Benedict Andrews gives the text a vision. He is creating a contemporary theatre language.

A large portion of Maynardville's audiences are school children and I do not think it is beyond  the average fourteen year-old, let alone adult, to understand the use metaphor described above. Using metaphor in this way will transcend the archaic (albeit beautiful) language that often hinders comprehension of Shakespeare and other such texts. And if I am wrong and if it is beyond the average individual to understand, presenting works in this way is essential to developing analytical skills.

Of course, it must be taken into consideration that Andrews' circumstances are different. He has a bigger budget, for a start. Capetonian theatres are not yet equipped to support an hour-long rainstorm onstage. But they don't need to be. The point is that the way we think about theatre  and how we make it is aching for a shift and that the shift is possible. I need only refer to Guy de Lancey's 2011 and 2012 productions of A Midsummer Night's Dream and King Lear at the Intimate Theatre or Christiaan Olwagen's Politik trilogy to illustrate that.

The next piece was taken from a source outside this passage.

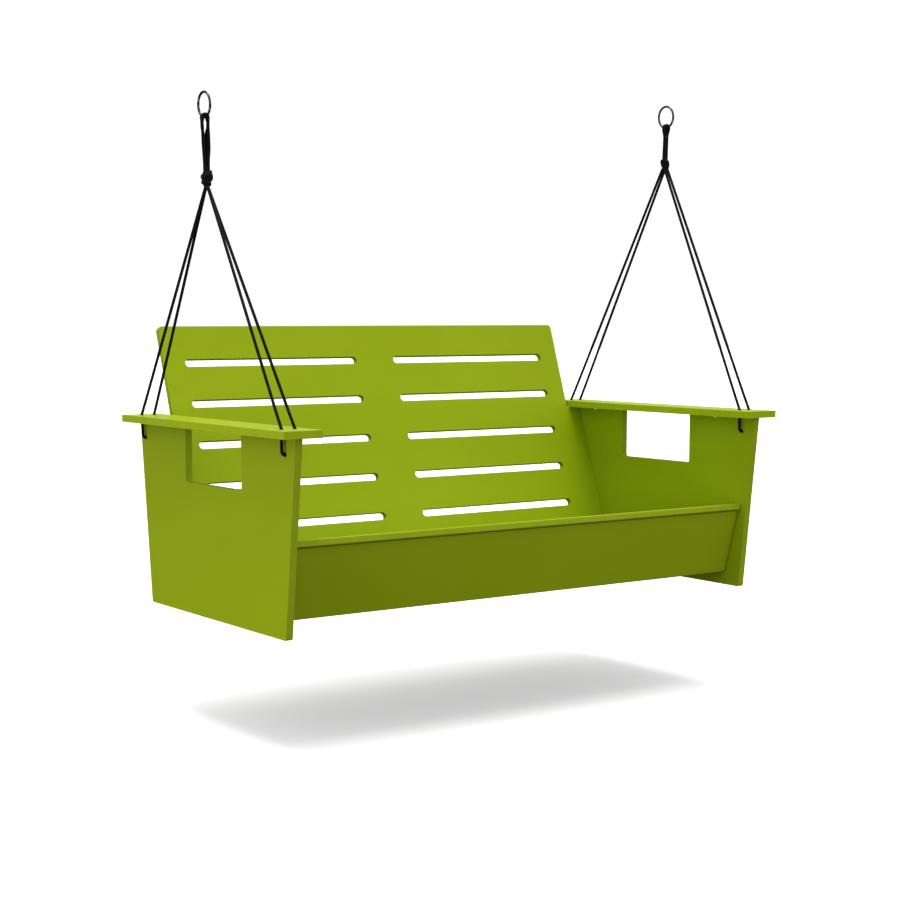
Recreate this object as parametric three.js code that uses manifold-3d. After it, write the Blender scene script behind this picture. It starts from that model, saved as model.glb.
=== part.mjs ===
// Hanging porch swing: a bench of solid plastic sheet,
// slung from two steel rings by one doubled rope at each end.
// Millimetres, +Z up. +X runs along the bench to its right-hand end, and the bench faces -Y.
// The origin is under the middle of the bench, level with the bottom edges of the side panels.
import * as THREE from "three";
import { mergeVertices } from "three/addons/utils/BufferGeometryUtils.js";
import Module from "manifold-3d";

const wasm = await Module();
wasm.setup();

// ---------- Driving dimensions ----------
const SHEET = 19; // thickness of every panel but the back
const BACK_SHEET = 16;
const OUTER_WIDTH = 1524; // over the outer faces of the side panels
const GAP = 0.3; // between neighbouring pieces
const HALF_DEPTH = 440.75; // to the armrests' front ends and to the back panel's rearmost edge

const SIDE_HEIGHT = 487;
const SIDE_TOP = { front: -420.5, rear: 394.5 };
const SIDE_BOTTOM = { front: -370, rear: 338 };
const SIDE_CORNER = 7;
const WINDOW = { front: -160, rear: 134, bottom: 342.5, corner: 9 }; // open at the top, under the armrest

const ARMREST_WIDTH = 110;
const ARMREST_LENGTH = 858.5;
const ARMREST_CORNER = 4;

const BACK_RECLINE = THREE.MathUtils.degToRad(19.1); // from vertical
const BACK_TOP_Z = 743.5; // front top edge
const BACK_BOTTOM = 120; // bottom edge, measured up the slope
const BACK_UPPER_HALF_WIDTH = 690.5; // above the armrests
const BACK_TOP_CORNER = 12;
const SLOT_ROWS = 5;
const SLOT_HEIGHT = 22;
const SLOT_INNER_X = 65;
const SLOT_OUTER_X = 626;
const SLOT_TOP_MARGIN = 106; // from the top edge to the middle of the first row
const SLOT_PITCH = 117.4;

const SEAT_TILT = THREE.MathUtils.degToRad(10); // down towards the back
const SEAT_FRONT = { y: -376.5, z: 222.5 }; // bottom corner of the front edge

const APRON_LEAN = THREE.MathUtils.degToRad(14.6); // its foot sits further back than its top
const APRON_FOOT = { y: -317.5, z: 36.5 }; // bottom corner of the front face

const CLEAT_DEPTH = 38;
const CLEATS = {
  seat: { from: 96, to: 446 }, // along the seat, from its front edge
  back: { from: 170, to: 400 }, // up the back panel's slope
  apron: { from: 18, to: 140 }, // up the apron
};

const ROPE = 8; // diameter
const ROPE_SIDES = 8;
const ROPE_HOLE = 13; // diameter of the holes it passes through
const STRAND_OFFSET = 18.5; // of the two strands from the side panel's mid-plane
const ROPE_STATIONS = {
  front: { armrestY: -370.5, panelY: -371.5 },
  rear: { armrestY: 368.5, panelY: 363.5 },
};
const PANEL_HOLE_Z = 446.5;

const RING_WIRE = 6.5;
const RING_OUTER = 68;
const RING_X = 772;
const RING_Y = -8; // 27 mm ahead of the bench's centre of mass: it hangs within 2 degrees of level
const ENDS = [
  { name: "left", side: -1, ringZ: 1292, knotZ: 1112, knotHeight: 46, knotWidth: 31 },
  { name: "right", side: 1, ringZ: 1358, knotZ: 1220, knotHeight: 33, knotWidth: 28 },
];

const PLATE = { length: 72, width: 20, thickness: 3 }; // let into the armrest's underside
const PLATE_Y = { front: -282.5, rear: 241.5 };
const PLATE_SCREW_OFFSET = 26; // of its two screws from the side panel's mid-plane
const PAN_HEAD = { radius: 5.5, height: 5 };
const SHANK_RADIUS = 2.5;
const PLATE_SCREW_LENGTH = 14;
const EDGE_SCREW_LENGTH = 36;
const CLEAT_SCREW_LENGTH = SHEET + 12;

// ---------- Places worked out from them ----------
const INNER_X = OUTER_WIDTH / 2 - SHEET; // inner faces of the side panels
const PANEL_MID_X = OUTER_WIDTH / 2 - SHEET / 2;
const ARMREST_TOP = SIDE_HEIGHT + SHEET;
const RING_MID_RADIUS = (RING_OUTER - RING_WIRE) / 2;
// Each ring stands square to the line between the two.
const RING_TILT = Math.atan2(ENDS[1].ringZ - ENDS[0].ringZ, 2 * RING_X);
const LOOP_RADIUS = (RING_WIRE + ROPE) / 2 + 0.55; // of the rope's centre line round the ring's wire
const LOOP_SPACING = ROPE - 0.3; // between the two loops, which lie pressed together
const STRAND_END_Z = ARMREST_TOP - 5; // inside the armrest's holes

// ---------- Materials ----------
const material = (color, roughness, metalness) =>
  new THREE.MeshStandardMaterial({ color, roughness, metalness });
const greenSheet = material(0x8ba01e, 0.6, 0);
const blackRope = material(0x141414, 0.9, 0);
const polishedSteel = material(0xc9ccd0, 0.2, 1);
const plainSteel = material(0xb4b7ba, 0.35, 1);

// ---------- Solids ----------
const vector = (x, y, z) => new THREE.Vector3(x, y, z);

function toSolid(geometry) {
  const bare = geometry.index ? geometry.toNonIndexed() : geometry.clone();
  bare.deleteAttribute("normal");
  bare.deleteAttribute("uv");
  const merged = mergeVertices(bare, 1e-3);
  return new wasm.Manifold(
    new wasm.Mesh({
      numProp: 3,
      vertProperties: merged.attributes.position.array,
      triVerts: new Uint32Array(merged.index.array),
    }),
  );
}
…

This is a written challenge to my peers, the theatre institutions of the Cape and to myself. Cue rousing music and inspirational voice (in my head, that’s the forever-chocolate that pours from Liz Mills’s mouth but you may prefer James Earl Jones or Adrian Galley or Siri):

Let's, as a collective of theatre practitioners, work towards more considered and better realised visions.
Let’s not undermine or underestimate ourselves or our audiences.
Let’s conquer our fear of the unknown.
Let’s break some rules.
Let’s make some new shit.

(And if you don’t want to. I can’t make you.)